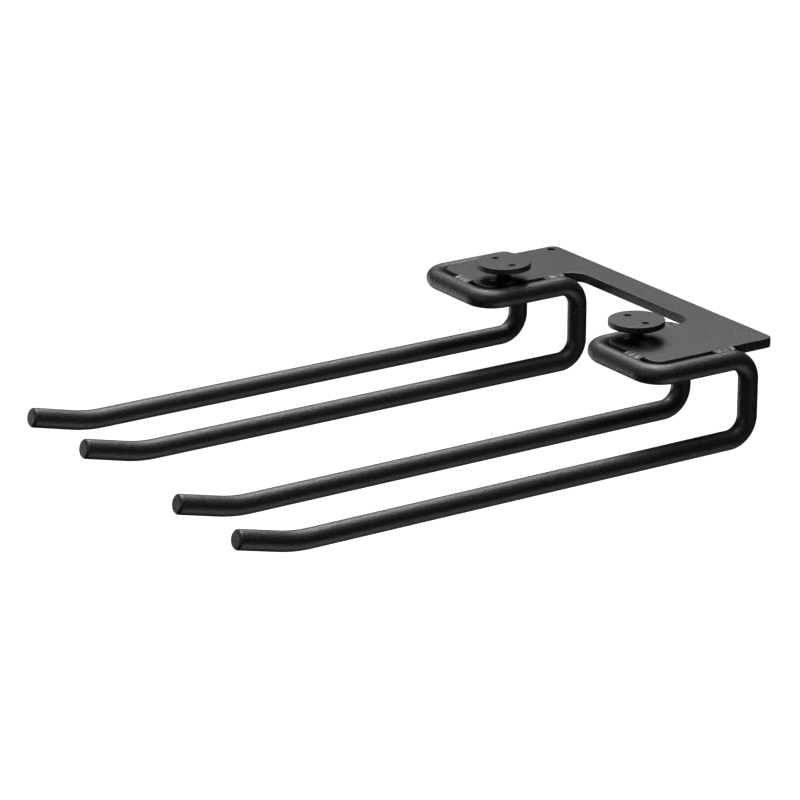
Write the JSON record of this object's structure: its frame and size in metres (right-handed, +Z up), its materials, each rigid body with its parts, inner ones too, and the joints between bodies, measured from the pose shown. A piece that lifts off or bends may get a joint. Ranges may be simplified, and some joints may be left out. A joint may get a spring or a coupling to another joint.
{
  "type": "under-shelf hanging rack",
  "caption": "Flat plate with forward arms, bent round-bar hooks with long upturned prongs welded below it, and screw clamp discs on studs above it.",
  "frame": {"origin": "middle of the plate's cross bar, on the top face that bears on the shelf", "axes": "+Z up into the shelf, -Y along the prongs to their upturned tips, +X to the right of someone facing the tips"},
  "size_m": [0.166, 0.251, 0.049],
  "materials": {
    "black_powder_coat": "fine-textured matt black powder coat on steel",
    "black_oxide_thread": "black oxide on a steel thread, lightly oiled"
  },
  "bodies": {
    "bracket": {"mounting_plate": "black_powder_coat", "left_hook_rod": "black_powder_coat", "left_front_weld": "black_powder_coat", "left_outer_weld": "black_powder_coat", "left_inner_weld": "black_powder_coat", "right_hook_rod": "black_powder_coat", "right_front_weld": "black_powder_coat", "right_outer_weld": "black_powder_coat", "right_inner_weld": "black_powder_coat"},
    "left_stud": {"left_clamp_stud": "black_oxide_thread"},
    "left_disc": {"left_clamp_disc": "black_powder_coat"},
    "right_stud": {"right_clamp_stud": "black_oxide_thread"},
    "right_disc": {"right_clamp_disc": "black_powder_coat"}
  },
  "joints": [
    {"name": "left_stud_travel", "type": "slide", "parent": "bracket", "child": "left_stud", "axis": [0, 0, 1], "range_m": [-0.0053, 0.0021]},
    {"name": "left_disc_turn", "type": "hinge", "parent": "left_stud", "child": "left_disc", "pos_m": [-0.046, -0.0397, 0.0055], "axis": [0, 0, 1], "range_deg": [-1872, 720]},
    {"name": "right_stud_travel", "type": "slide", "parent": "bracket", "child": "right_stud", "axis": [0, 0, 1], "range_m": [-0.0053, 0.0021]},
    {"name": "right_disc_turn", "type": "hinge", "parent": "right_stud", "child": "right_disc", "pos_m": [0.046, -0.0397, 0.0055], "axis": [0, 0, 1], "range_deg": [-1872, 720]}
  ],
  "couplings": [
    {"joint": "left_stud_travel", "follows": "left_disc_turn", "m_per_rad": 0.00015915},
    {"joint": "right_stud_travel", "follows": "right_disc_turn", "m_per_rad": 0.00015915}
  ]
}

□ □ □ □ □ □ □

Directive: All of the data must be returned exactly.

Solution to this task:
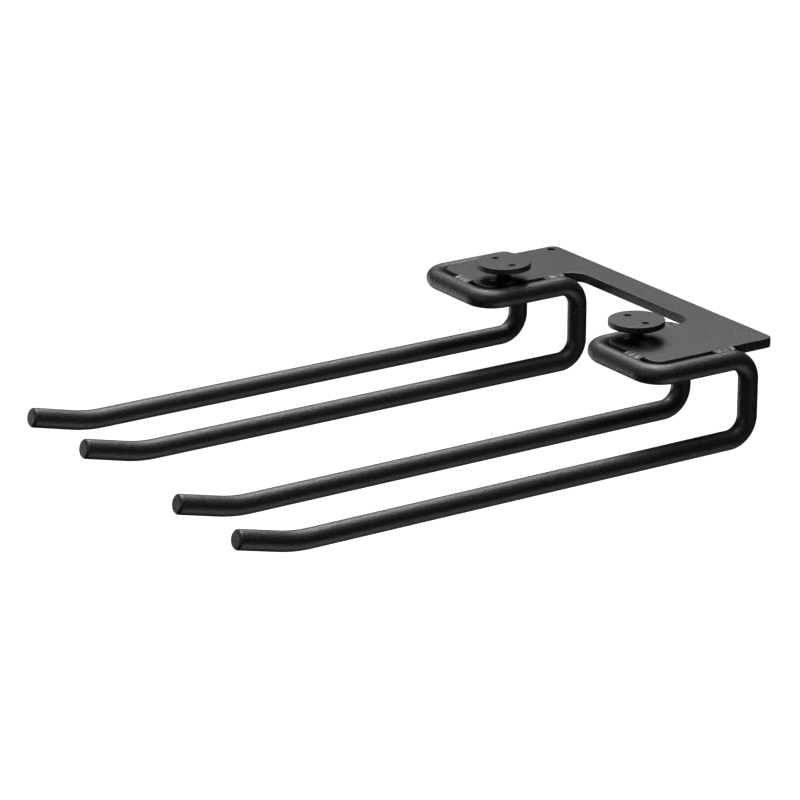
Write the JSON record of this object's structure: its frame and size in metres (right-handed, +Z up), its materials, each rigid body with its parts, inner ones too, and the joints between bodies, measured from the pose shown. A piece that lifts off or bends may get a joint. Ranges may be simplified, and some joints may be left out. A joint may get a spring or a coupling to another joint.
{
  "type": "under-shelf hanging rack",
  "caption": "Flat plate with forward arms, bent round-bar hooks with long upturned prongs welded below it, and screw clamp discs on studs above it.",
  "frame": {"origin": "middle of the plate's cross bar, on the top face that bears on the shelf", "axes": "+Z up into the shelf, -Y along the prongs to their upturned tips, +X to the right of someone facing the tips"},
  "size_m": [0.166, 0.251, 0.049],
  "materials": {
    "black_powder_coat": "fine-textured matt black powder coat on steel",
    "black_oxide_thread": "black oxide on a steel thread, lightly oiled"
  },
  "bodies": {
    "bracket": {"mounting_plate": "black_powder_coat", "left_hook_rod": "black_powder_coat", "left_front_weld": "black_powder_coat", "left_outer_weld": "black_powder_coat", "left_inner_weld": "black_powder_coat", "right_hook_rod": "black_powder_coat", "right_front_weld": "black_powder_coat", "right_outer_weld": "black_powder_coat", "right_inner_weld": "black_powder_coat"},
    "left_stud": {"left_clamp_stud": "black_oxide_thread"},
    "left_disc": {"left_clamp_disc": "black_powder_coat"},
    "right_stud": {"right_clamp_stud": "black_oxide_thread"},
    "right_disc": {"right_clamp_disc": "black_powder_coat"}
  },
  "joints": [
    {"name": "left_stud_travel", "type": "slide", "parent": "bracket", "child": "left_stud", "axis": [0, 0, 1], "range_m": [-0.0053, 0.0021]},
    {"name": "left_disc_turn", "type": "hinge", "parent": "left_stud", "child": "left_disc", "pos_m": [-0.046, -0.0397, 0.0055], "axis": [0, 0, 1], "range_deg": [-1872, 720]},
    {"name": "right_stud_travel", "type": "slide", "parent": "bracket", "child": "right_stud", "axis": [0, 0, 1], "range_m": [-0.0053, 0.0021]},
    {"name": "right_disc_turn", "type": "hinge", "parent": "right_stud", "child": "right_disc", "pos_m": [0.046, -0.0397, 0.0055], "axis": [0, 0, 1], "range_deg": [-1872, 720]}
  ],
  "couplings": [
    {"joint": "left_stud_travel", "follows": "left_disc_turn", "m_per_rad": 0.00015915},
    {"joint": "right_stud_travel", "follows": "right_disc_turn", "m_per_rad": 0.00015915}
  ]
}